**DATA SECTION:**
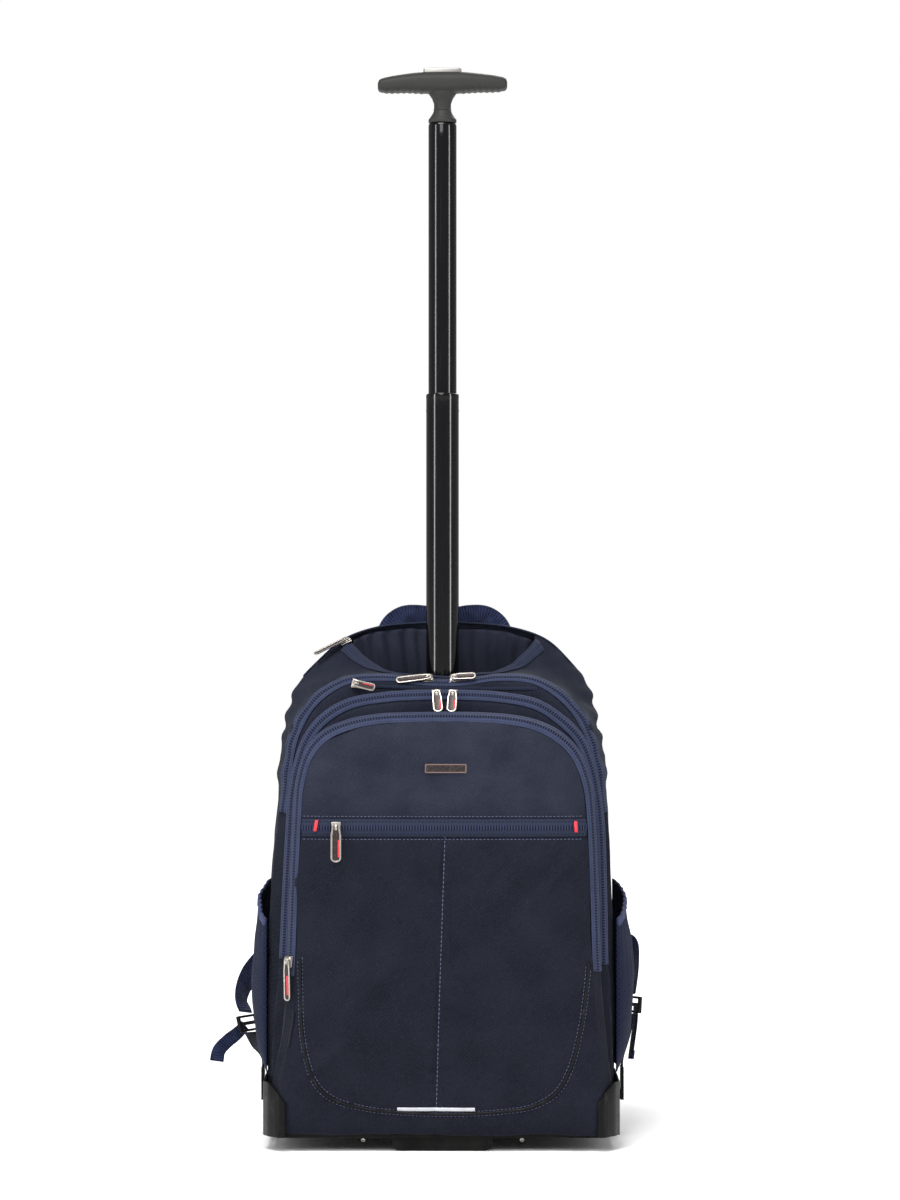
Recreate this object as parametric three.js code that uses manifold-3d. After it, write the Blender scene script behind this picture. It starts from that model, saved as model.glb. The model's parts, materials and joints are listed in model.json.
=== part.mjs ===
// A cabin-size backpack on two wheels, with a two-stage trolley handle on a single pole.
// Millimetres, +Z up, the front faces -Y and +X is to the viewer's right.
// The origin is on the floor, under the middle of the front foot.
import * as THREE from "three";
import { mergeVertices } from "three/addons/utils/BufferGeometryUtils.js";
import Module from "manifold-3d";

const wasm = await Module();
wasm.setup();

// Driving dimensions
const clearance = 0.3; // between pieces that touch
const wall = 2; // cloth with its backing
const bagWidth = 330; // across the base
const bagHeight = 470; // cloth body, from its floor to the top of the rear panel
const pocketHeight = 393; // front pocket, from its hem to its crown
const middleHeight = 407; // middle compartment, from the tray to its crown
const footSetback = 30; // from the middle of the foot forward to the edge of the front panel
const pocketDepth = 40;
const middleDepth = 34.7;
const mainDepth = 119.7;
const hemHeight = 13.5; // hem of the front panel above the floor
const trayHeight = 19.7; // top of the base tray above the floor
const trayPlate = 4;
const trayRim = 3;
const trayDrop = 7.2; // depth of the tray's rim
const traySetback = 10; // tray's front edge behind the front panel
const trayInset = 7; // tray's sides inside the bag's width
const trayCorner = 18;
const footWidth = 94;
const footDepth = 32;
const footCorner = 9;
const studSpan = 147.5; // between the two studs under the front edge
const studSize = 17;
const studDrop = 9.5;
const wheelTrack = 266;
const wheelRadius = 28;
const wheelWidth = 18;
const rimRadius = 20;
const axleRadius = 4;
const wheelBack = 150; // axle behind the origin
const wellSide = 5; // room beside a wheel in its well
const wellOver = 5; // room round a wheel in its well
const mouldWall = 2.5;
const poleBack = 125; // pole behind the origin
const upperRadius = 13.45;
const lowerRadius = 15.65;
const housingRadius = 18.6;
const tubeWall = 1.6;
const tubePlay = 0.55;
const housingTop = 430;
const lowerTop = 709;
const upperTop = 969;
const stageOverlap = 45; // length of a stage that stays in the one below
const gripWidth = 124;
const gripHeight = 24;
const gripDepth = 34;
const neckHeight = 25;
const buttonWidth = 36.4;
const buttonDepth = 15;
const buttonTravel = 3;
const tapeWidth = 9;
const tapeThick = 1;
const webbingWidth = 25;
const webbingThick = 1.8;
const strapWidth = 58;
const strapThick = 12;
const padThick = 12.5; // padded back panel
const plateWidth = 38.4;
const plateHeight = 8.3;
const pipingRadius = 1.4;
const mouthFront = 95; // front of the mouth that the pole comes out of
const mouthHalf = 89;
const ringSides = 36; // points round a compartment
const rightShare = 0.988; // the bag's right edge, as a share of its left one
const farAway = 2000; // outside the bag, for rays and for cutters

// Depth of each layer
const clothFloor = trayHeight + clearance;
const pocketFront = -footSetback;
const pocketBack = pocketFront + pocketDepth;
const middleFront = pocketBack + clearance;
const middleBack = middleFront + middleDepth;
const mainFront = middleBack + clearance;
const mainBack = mainFront + mainDepth;
const half = bagWidth / 2;
const sides = [
  { name: "left", side: -1, edge: half, pocket: 0.962, bulge: 15 },
  { name: "right", side: 1, edge: half * rightShare, pocket: 0.95, bulge: 18 },
];

// Outlines from the front: height is a share of the layer's height, left and right are of the half width
const pocketOutline = [
  { height: 0, left: 0.885, right: 0.885 },
  { height: 0.02, left: 0.94, right: 0.93 },
  { height: 0.09, left: 0.962, right: 0.95 },
  { height: 0.18, left: 0.935, right: 0.93 },
  { height: 0.284, left: 0.895, right: 0.91 },
  { height: 0.42, left: 0.872, right: 0.888 },
  { height: 0.576, left: 0.858, right: 0.876 },
  { height: 0.747, left: 0.838, right: 0.858 },
  { height: 0.843, left: 0.82, right: 0.832 },
  { height: 0.915, left: 0.765, right: 0.76 },
  { height: 0.958, left: 0.67, right: 0.65 },
  { height: 0.983, left: 0.53, right: 0.52 },
  { height: 0.996, left: 0.364, right: 0.35 },
  { height: 1, left: 0.15, right: 0.15 },
];
const middleOutline = [
  { height: 0, left: 0.91, right: 0.91 },
  { height: 0.017, left: 0.955, right: 0.95 },
  { height: 0.098, left: 0.972, right: 0.968 },
  { height: 0.258, left: 0.95, right: 0.955 },
  { height: 0.366, left: 0.928, right: 0.94 },
  { height: 0.54, left: 0.908, right: 0.932 },
  { height: 0.688, left: 0.888, right: 0.92 },
  { height: 0.764, left: 0.876, right: 0.9 },
  { height: 0.835, left: 0.842, right: 0.862 },
  { height: 0.897, left: 0.785, right: 0.796 },
  { height: 0.941, left: 0.7, right: 0.69 },
  { height: 0.978, left: 0.552, right: 0.545 },
  { height: 0.995, left: 0.333, right: 0.33 },
  { height: 1, left: 0.121, right: 0.121 },
];
const mainFrontOutline = [
  { height: 0, left: 0.945, right: 0.945 },
  { height: 0.015, left: 0.988, right: 0.98 },
  { height: 0.085, left: 1, right: 0.985 },
  { height: 0.223, left: 1, right: 0.985 },
  { height: 0.317, left: 0.994, right: 0.98 },
  { height: 0.468, left: 0.978, right: 0.968 },
  { height: 0.596, left: 0.944, right: 0.95 },
  { height: 0.681, left: 0.915, right: 0.922 },
  { height: 0.745, left: 0.89, right: 0.888 },
  { height: 0.794, left: 0.848, right: 0.842 },
  { height: 0.847, left: 0.752, right: 0.73 },
  { height: 0.89, left: 0.57, right: 0.55 },
  { height: 0.897, left: 0.333, right: 0.333 },
  { height: 0.887, left: 0.11, right: 0.11 },
];
const mainRearOutline = [
  { height: 0, left: 0.945, right: 0.945 },
  { height: 0.015, left: 0.988, right: 0.98 },
  { height: 0.085, left: 1, right: 0.985 },
  { height: 0.223, left: 1, right: 0.985 },
  { height: 0.317, left: 1, right: 0.985 },
  { height: 0.481, left: 1, right: 0.975 },
  { height: 0.634, left: 0.962, right: 0.966 },
  { height: 0.734, left: 0.942, right: 0.935 },
  { height: 0.809, left: 0.902, right: 0.894 },
  { height: 0.874, left: 0.838, right: 0.836 },
  { height: 0.921, left: 0.72, right: 0.735 },
  { height: 0.964, left: 0.575, right: 0.6 },
  { height: 0.989, left: 0.376, right: 0.39 },
  { height: 0.998, left: 0.121, right: 0.121 },
];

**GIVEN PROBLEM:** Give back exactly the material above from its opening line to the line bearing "wasm.setup();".

**SOLUTION:**
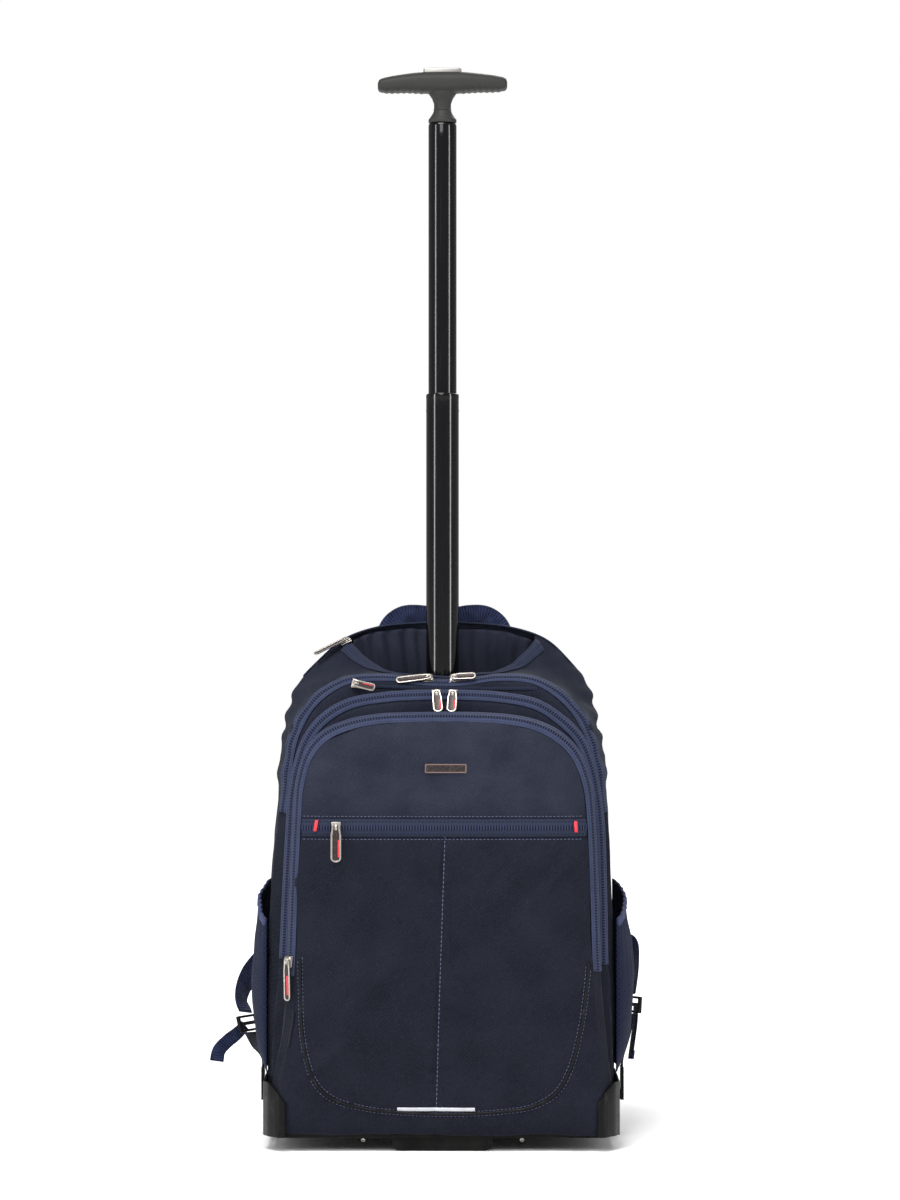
Recreate this object as parametric three.js code that uses manifold-3d. After it, write the Blender scene script behind this picture. It starts from that model, saved as model.glb. The model's parts, materials and joints are listed in model.json.
=== part.mjs ===
// A cabin-size backpack on two wheels, with a two-stage trolley handle on a single pole.
// Millimetres, +Z up, the front faces -Y and +X is to the viewer's right.
// The origin is on the floor, under the middle of the front foot.
import * as THREE from "three";
import { mergeVertices } from "three/addons/utils/BufferGeometryUtils.js";
import Module from "manifold-3d";

const wasm = await Module();
wasm.setup();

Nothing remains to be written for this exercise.